Violation of the BJR. The hourly rates for HOA lawyers typically range from $175 to $350, whereas legal advice from a manager is free. It is understandable that boards would try to save money by seeking free legal counsel from their managers. However, doing so exposes directors to significant risk. By statute, directors are protected from personal liability for errors in judgment if they follow the Business Judgment Rule (BJR), which requires that decisions by directors be:
- In good faith,
- In a manner which the director believes to be in the best interests of the corporation, and
- With such care, including reasonable inquiry, as an ordinarily prudent person in a like position would use under similar circumstances. (Corp. Code §7231(c).)
If a board relies on legal counsel from a manager and things go awry, directors will have difficulty convincing a jury that seeking legal advice from a manager was prudent.

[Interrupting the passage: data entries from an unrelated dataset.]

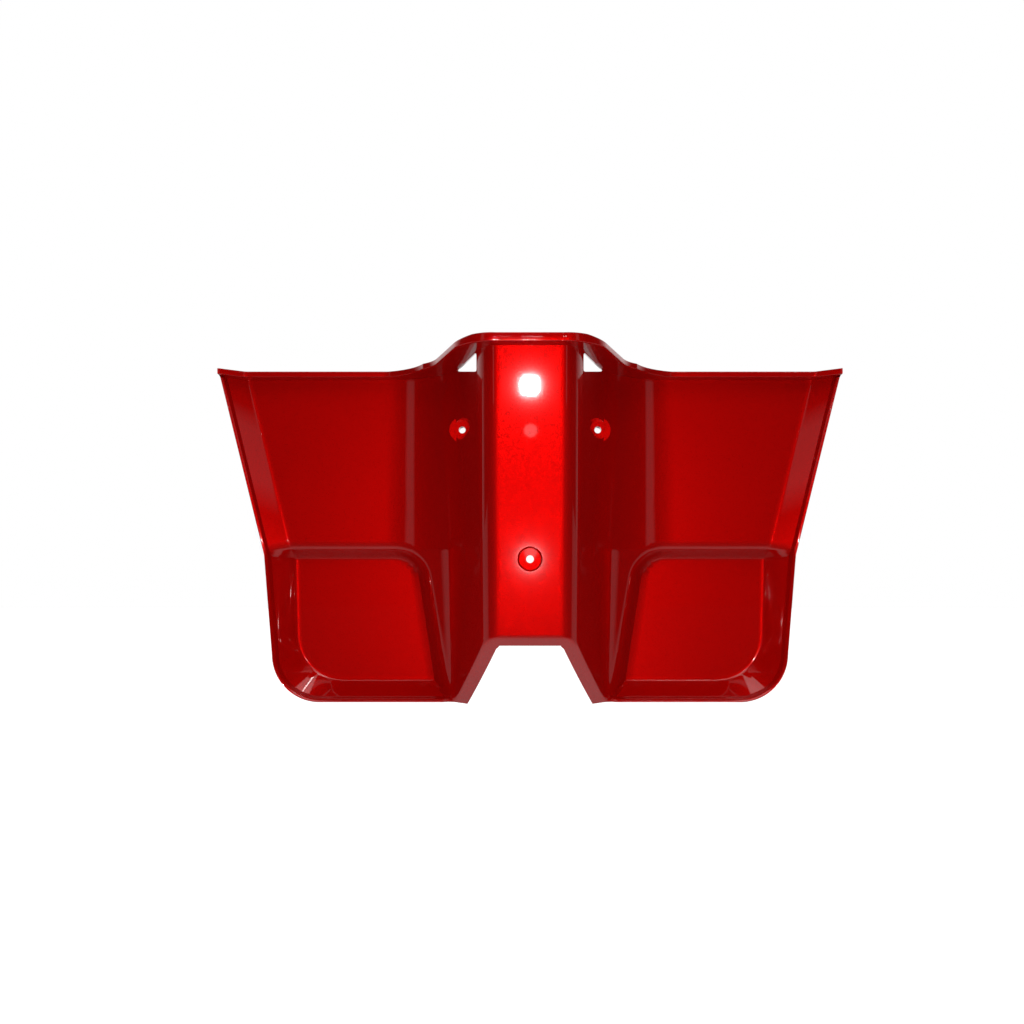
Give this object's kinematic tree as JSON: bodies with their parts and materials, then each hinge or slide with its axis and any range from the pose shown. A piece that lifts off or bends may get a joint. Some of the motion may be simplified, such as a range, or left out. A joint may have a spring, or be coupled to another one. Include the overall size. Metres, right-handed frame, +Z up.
{
  "type": "scooter front panel",
  "caption": "Moulded inner front panel for a small scooter: two dished wings, a raised hollow column cover between them, a forward lip, a top hoop and an arched notch below.",
  "frame": {"origin": "middle of the centre screw's seat, on the face of the column cover", "axes": "-Y out of the screw's recess towards the rider, +X to the rider's right along the panel's width, +Z up"},
  "size_m": [0.517, 0.1431, 0.2897],
  "materials": {
    "red_paint": "metallic red paint under clear gloss lacquer on a moulded ABS shell"
  },
  "bodies": {
    "root": {"front_panel": "red_paint"}
  },
  "joints": []
}
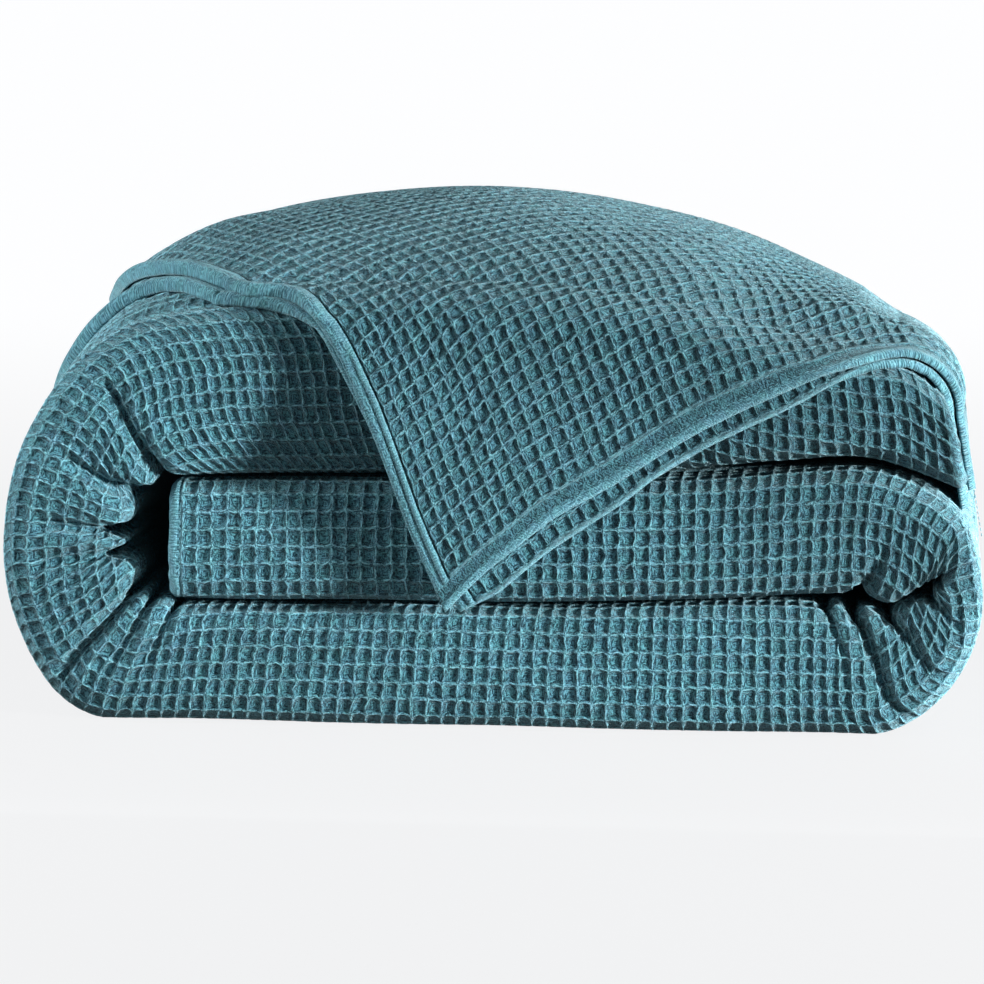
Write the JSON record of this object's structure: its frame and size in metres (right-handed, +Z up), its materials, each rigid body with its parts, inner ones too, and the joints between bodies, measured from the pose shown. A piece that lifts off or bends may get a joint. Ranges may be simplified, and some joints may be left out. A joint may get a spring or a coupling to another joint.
{
  "type": "folded waffle weave blanket",
  "caption": "Cotton waffle weave blanket folded lengthwise and rolled back and forth into a thick stack, with a loose flap lying askew over the top and its corner hanging in front.",
  "frame": {"origin": "centre of the stack's outline on the surface that it rests on", "axes": "+X along the folded bands towards the fold between the middle and the bottom band, +Y towards the back, +Z up"},
  "size_m": [0.4958, 0.3407, 0.2595],
  "materials": {
    "cotton": "matte teal cotton waffle weave"
  },
  "bodies": {
    "root": {"blanket": "cotton"}
  },
  "joints": []
}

Recommendation: Managers often have enough training to recognize when boards stray into areas of legal peril. When that happens, they should alert directors to the danger and advise them to seek legal counsel. Boards should not put themselves and their managers at risk by pressing their managers for legal advice. It's not fair to the manager and potentially costly to the association and its directors. When asked for legal advice, a manager should always recommend the board seek legal counsel. Doing so protects both the manager and the board.